The P-38 carried out what is arguably the most famous targeted aerial mission in military history. On April 18, 1943, eighteen P-38G Lightnings from the 339th Fighter Squadron flew a precisely timed intercept mission over Bougainville Island to shoot down Admiral Isoroku Yamamoto, the architect of the Pearl Harbor attack and commander of the Japanese Combined Fleet.

American codebreakers had intercepted and decoded a message detailing Yamamoto's inspection tour itinerary, including his exact arrival time at Bougainville. The mission required the P-38s to fly over 400 miles at extreme low altitude, wave-top height to avoid radar detection, navigating entirely by compass and clock over open ocean, arriving at exactly the right place and time to intercept Yamamoto's transport aircraft.

The mission succeeded. The P-38s intercepted two Mitsubishi G4M "Betty" bombers carrying Yamamoto and his staff, escorted by six Zero fighters. Lieutenant Rex Barber and Captain Thomas Lanphier engaged the bombers, sending Yamamoto's aircraft crashing into the jungle. The admiral was killed. It was the longest fighter intercept mission of the war at the time, and only the P-38 had the range to fly it.

The European Theater: A More Complicated Story

The P-38's record in Europe was more mixed. The aircraft arrived in the Mediterranean and European theaters in late 1942 and fought throughout the North African, Italian, and Western European campaigns. It served effectively as a fighter-bomber, using its heavy armament and ability to carry bombs and rockets for ground attack missions. The P-38 also flew long-range escort missions deep into German-held territory before the P-51 Mustang took over that role in 1944.

But the European environment exposed the P-38's weaknesses. At high altitude in the cold air over northern Europe, the Allison engines suffered from reliability problems, coolant leaks, supercharger failures, and issues with fuel distribution that could cause engines to quit without warning. The cockpit was notoriously cold, with inadequate heating that left pilots shivering at altitude. And the aircraft's size made it less maneuverable in the turning fights that European air combat often demanded, particularly against the agile Bf 109 and Fw 190.

The most serious problem was compressibility. In high-speed dives, the P-38 could approach the speed of sound locally over its wing surfaces, causing shock waves that locked the flight controls and made it impossible for the pilot to pull out. Several P-38 pilots died in compressibility-related dive accidents before Lockheed developed dive recovery flaps, small surfaces under the wings that disrupted the shock wave and restored control authority. These were incorporated into the P-38J-25 and all subsequent variants, largely solving the problem.

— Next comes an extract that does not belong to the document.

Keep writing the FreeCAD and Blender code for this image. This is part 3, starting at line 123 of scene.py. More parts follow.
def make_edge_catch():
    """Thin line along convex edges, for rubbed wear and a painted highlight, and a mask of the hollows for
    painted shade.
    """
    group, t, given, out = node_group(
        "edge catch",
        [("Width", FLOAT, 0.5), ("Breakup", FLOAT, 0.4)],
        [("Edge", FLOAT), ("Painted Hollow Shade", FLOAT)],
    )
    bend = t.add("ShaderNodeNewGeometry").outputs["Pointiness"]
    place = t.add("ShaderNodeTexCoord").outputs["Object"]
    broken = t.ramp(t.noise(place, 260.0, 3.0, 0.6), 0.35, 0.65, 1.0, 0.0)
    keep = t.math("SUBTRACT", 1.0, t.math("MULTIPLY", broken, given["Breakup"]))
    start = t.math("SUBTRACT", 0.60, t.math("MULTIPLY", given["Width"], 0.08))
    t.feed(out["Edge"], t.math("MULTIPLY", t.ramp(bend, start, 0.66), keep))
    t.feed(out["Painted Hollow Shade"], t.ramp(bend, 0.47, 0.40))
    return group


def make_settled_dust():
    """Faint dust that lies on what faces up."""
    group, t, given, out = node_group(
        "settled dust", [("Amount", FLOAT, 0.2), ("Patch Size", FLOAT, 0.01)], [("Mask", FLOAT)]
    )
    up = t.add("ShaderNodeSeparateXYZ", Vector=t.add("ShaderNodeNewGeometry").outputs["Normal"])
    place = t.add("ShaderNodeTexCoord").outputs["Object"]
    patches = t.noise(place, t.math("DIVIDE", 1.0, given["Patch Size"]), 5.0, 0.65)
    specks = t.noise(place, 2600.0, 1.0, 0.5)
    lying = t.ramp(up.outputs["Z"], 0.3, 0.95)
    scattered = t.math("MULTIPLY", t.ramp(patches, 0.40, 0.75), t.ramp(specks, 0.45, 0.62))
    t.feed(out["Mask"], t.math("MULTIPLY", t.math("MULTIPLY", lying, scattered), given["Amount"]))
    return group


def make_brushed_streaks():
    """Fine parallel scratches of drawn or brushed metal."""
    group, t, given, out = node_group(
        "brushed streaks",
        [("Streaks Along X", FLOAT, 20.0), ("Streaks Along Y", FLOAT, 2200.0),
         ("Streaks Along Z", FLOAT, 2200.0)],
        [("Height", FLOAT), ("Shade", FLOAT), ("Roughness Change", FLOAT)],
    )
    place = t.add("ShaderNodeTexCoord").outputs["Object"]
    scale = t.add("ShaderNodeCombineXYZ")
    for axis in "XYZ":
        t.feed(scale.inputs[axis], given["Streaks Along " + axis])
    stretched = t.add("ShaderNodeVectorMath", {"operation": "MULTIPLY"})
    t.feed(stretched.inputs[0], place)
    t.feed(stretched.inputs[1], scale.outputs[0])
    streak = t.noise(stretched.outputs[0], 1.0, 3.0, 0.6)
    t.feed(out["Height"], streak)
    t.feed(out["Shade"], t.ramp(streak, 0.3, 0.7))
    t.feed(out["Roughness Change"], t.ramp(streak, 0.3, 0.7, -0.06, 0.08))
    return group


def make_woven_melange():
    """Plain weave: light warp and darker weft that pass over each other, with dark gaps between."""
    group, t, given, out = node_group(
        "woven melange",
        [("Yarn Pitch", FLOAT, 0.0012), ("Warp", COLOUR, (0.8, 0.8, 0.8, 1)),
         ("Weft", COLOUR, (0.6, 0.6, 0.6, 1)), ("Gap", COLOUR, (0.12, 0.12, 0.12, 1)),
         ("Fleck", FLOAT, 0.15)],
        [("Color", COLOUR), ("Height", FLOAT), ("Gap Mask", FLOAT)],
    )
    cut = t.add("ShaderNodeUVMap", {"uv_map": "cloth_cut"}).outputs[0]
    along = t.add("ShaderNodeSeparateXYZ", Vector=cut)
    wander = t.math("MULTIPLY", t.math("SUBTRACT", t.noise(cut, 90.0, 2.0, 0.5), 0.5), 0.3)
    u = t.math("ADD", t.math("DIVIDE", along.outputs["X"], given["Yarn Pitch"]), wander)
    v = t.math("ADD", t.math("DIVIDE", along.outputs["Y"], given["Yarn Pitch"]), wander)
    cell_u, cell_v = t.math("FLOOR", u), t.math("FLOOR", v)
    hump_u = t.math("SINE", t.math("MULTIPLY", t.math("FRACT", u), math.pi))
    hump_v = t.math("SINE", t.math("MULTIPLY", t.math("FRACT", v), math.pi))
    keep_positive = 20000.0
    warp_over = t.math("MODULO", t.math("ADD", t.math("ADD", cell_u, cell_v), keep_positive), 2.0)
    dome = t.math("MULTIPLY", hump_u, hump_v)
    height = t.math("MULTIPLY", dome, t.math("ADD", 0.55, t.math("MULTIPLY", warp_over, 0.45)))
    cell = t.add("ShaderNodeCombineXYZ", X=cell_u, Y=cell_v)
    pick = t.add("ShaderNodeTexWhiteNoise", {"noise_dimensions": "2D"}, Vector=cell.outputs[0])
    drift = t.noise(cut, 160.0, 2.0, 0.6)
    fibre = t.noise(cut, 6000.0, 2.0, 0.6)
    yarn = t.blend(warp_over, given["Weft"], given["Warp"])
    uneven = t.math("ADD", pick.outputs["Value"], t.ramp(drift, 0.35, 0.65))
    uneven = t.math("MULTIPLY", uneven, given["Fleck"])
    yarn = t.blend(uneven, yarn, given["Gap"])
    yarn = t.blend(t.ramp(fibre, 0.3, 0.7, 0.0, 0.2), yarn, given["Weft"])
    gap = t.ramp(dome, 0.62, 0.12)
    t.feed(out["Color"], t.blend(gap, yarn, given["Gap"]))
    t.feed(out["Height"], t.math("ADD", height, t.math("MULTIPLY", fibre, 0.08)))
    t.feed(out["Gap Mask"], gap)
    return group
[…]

Despite these issues, the P-38 remained an effective multi-role platform in Europe. Its ability to carry heavy bomb loads, up to 4,000 pounds on later variants, made it a potent ground attack aircraft. And its distinctive twin-boom silhouette was so recognizable that it was one of the few Allied fighters that friendly ground troops could reliably identify, reducing the risk of friendly fire incidents during close air support missions.

Reconnaissance: The Unarmed Lightning

One of the P-38's most important, and least celebrated, roles was photographic reconnaissance. The F-5 variant replaced the nose armament with cameras, and the aircraft's speed, range, and high-altitude performance made it an ideal reconnaissance platform. F-5 Lightnings photographed targets across every theater of the war, providing the intelligence that shaped bombing campaigns and invasion plans.

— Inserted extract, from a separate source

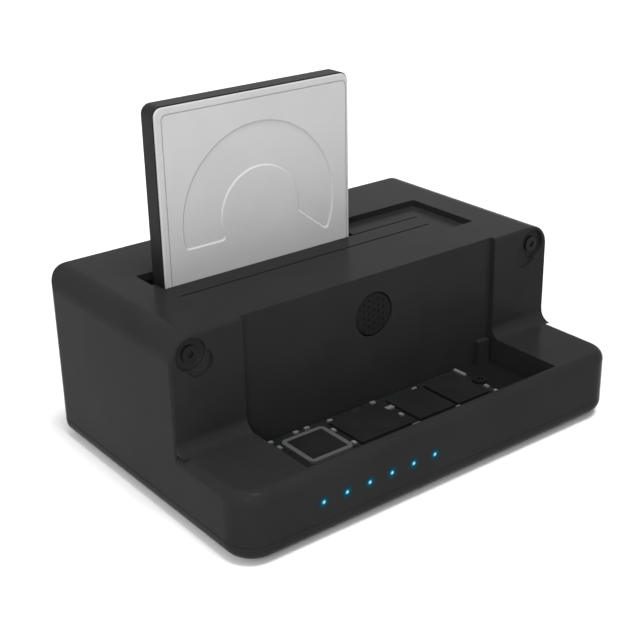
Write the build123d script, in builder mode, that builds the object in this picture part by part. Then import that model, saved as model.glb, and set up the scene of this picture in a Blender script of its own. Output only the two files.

Antoine de Saint-Exupéry, the French author of The Little Prince, flew F-5 reconnaissance missions over southern France with the Free French Air Force. He disappeared on July 31, 1944, during a reconnaissance flight from Corsica, his aircraft was never found during the war. Wreckage identified as his P-38 was recovered from the Mediterranean Sea in 2003.

Production and Variants

Lockheed produced 10,037 P-38s across all variants, from the initial P-38 through the definitive P-38L. The aircraft was built at Lockheed's Burbank, California plant, with a second production line at a Lockheed-operated government facility in Nashville. Major production variants included the P-38F (first fully combat-capable model), P-38G, P-38H (improved engines), P-38J (redesigned engine nacelles with chin-mounted intercoolers, increased fuel capacity), and P-38L (the most-produced variant, with 3,923 built).

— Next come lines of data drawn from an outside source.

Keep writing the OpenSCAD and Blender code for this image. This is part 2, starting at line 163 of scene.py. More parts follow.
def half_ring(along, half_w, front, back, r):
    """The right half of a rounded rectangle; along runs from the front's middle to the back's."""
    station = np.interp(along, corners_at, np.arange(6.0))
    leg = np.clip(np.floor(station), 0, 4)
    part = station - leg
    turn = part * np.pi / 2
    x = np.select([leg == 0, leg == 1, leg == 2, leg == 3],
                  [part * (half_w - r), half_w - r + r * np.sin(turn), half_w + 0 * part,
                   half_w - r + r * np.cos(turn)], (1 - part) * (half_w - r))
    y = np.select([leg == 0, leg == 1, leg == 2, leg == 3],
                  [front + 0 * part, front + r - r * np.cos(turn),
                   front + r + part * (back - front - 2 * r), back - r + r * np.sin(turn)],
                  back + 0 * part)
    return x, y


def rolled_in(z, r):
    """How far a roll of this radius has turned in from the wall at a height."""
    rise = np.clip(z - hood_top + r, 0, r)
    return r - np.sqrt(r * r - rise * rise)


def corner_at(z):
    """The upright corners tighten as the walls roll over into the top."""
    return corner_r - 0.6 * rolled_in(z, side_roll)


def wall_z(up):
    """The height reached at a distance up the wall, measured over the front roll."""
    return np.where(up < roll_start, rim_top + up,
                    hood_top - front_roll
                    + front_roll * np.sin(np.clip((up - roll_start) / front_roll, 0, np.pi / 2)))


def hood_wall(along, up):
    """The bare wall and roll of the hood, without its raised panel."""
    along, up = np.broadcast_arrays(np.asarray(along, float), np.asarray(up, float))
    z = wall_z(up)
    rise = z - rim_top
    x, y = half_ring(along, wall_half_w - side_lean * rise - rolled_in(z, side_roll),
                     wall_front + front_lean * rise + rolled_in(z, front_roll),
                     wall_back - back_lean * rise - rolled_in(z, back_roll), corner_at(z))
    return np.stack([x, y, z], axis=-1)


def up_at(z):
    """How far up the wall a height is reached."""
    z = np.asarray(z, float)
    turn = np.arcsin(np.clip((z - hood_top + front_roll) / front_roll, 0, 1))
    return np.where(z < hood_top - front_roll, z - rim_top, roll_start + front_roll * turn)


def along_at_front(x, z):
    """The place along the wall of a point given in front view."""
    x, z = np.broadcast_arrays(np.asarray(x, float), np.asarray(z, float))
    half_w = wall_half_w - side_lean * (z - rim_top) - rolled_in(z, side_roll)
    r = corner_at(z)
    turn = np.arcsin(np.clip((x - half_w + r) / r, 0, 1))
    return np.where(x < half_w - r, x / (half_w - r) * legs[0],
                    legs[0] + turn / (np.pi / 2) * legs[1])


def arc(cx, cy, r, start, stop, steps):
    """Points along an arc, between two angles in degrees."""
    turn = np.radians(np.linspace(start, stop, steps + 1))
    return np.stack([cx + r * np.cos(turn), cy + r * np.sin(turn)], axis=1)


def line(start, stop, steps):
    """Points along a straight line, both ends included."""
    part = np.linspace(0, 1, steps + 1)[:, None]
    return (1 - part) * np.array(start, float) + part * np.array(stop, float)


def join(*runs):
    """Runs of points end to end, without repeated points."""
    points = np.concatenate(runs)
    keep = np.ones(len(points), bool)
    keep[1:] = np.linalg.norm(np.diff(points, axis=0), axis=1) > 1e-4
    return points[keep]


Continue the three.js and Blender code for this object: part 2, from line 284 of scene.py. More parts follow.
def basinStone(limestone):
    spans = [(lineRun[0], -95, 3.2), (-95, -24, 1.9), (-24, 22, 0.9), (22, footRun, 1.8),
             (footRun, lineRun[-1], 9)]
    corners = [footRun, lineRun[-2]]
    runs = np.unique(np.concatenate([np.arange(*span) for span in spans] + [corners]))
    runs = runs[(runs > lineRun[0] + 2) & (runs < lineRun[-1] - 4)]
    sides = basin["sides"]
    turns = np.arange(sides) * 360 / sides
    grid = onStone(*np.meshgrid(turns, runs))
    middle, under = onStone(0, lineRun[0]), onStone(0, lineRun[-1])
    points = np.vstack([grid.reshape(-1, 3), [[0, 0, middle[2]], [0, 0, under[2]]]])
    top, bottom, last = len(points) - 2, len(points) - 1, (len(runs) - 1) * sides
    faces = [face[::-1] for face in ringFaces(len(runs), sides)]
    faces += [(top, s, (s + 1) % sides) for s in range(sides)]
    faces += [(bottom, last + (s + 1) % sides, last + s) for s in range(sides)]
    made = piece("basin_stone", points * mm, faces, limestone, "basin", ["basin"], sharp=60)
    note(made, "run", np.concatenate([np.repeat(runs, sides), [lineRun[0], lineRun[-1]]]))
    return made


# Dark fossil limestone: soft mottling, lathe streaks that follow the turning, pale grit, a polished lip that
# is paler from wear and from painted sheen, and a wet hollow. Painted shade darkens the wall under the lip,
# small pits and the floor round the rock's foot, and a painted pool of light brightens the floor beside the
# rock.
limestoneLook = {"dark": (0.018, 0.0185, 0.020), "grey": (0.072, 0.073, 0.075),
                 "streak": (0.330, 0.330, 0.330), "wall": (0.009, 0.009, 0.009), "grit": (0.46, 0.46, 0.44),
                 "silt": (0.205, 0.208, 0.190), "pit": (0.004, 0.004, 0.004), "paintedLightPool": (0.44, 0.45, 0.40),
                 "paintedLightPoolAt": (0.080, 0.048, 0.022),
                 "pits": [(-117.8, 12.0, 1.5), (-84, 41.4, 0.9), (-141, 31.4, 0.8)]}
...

A two-seat night fighter variant, the P-38M, was produced in small numbers late in the war. It carried an AN/APS-6 radar in a pod under the nose and a radar operator in a raised seat behind the pilot. Only a handful saw combat before the war ended.

Legacy

The P-38 Lightning occupies a unique place in World War II aviation history. It was not the best dogfighter, the P-51 Mustang and Spitfire hold those claims. It was not the toughest, the P-47 Thunderbolt could absorb punishment that would have destroyed a P-38. But no other fighter combined long range, heavy firepower, versatility, and high-altitude performance the way the Lightning did.

In the Pacific, it was simply the best American fighter available for much of the war, the aircraft that Bong and McGuire rode to the top of the scoring lists, and the only fighter that could reach Yamamoto over Bougainville. In Europe, it was a workhorse that fought through adversity and adapted to roles its designers never imagined. And across both theaters, the F-5 reconnaissance variant provided the eyes that let Allied commanders see the battlefield.

Kelly Johnson went on to found Lockheed's legendary Skunk Works, producing the U-2, SR-71 Blackbird, and F-117 stealth fighter. But the P-38 was where it all started, a radical design that broke the rules and proved that unconventional thinking could produce extraordinary results. The Fork-Tailed Devil earned its name through performance, not reputation, and it remains one of the most distinctive and effective fighters ever built.